MacFadyen enjoyed helping the students learn how to use historical GIS as both a tool for historical analysis and a communication device. Noting that the project was a collaborative effort, he said the class benefitted from guest lectures and ongoing consultation with Natalie Munn, City of Charlottetown Planning and Heritage Department. 

“It is important for us to share the rich history of the City of Charlottetown in a variety of ways,” said Munn. “The partnership with UPEI afforded the City the opportunity to share our history, research, and archival collection with the authors and the digital humanities class and in turn, benefit from their technical skills in the production of this story map.”

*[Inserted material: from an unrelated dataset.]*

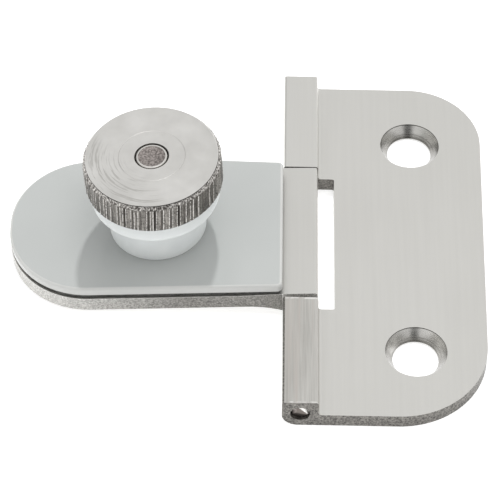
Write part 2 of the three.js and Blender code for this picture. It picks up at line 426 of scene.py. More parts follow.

Both Munn and the City of Charlottetown Archives played a critical role in the research behind most of these site histories, first with the class and later with individual students and ongoing consultation with the authors. The digital exhibit space, Charlottetown Stories: Explore Your City's Heritage, contains additional resources for many of the sites explored in the story map.

The project also relied heavily on information from the PEI Public Archives and Records Office; L’Nuey; Robertson Library; and colleagues in the UPEI history department.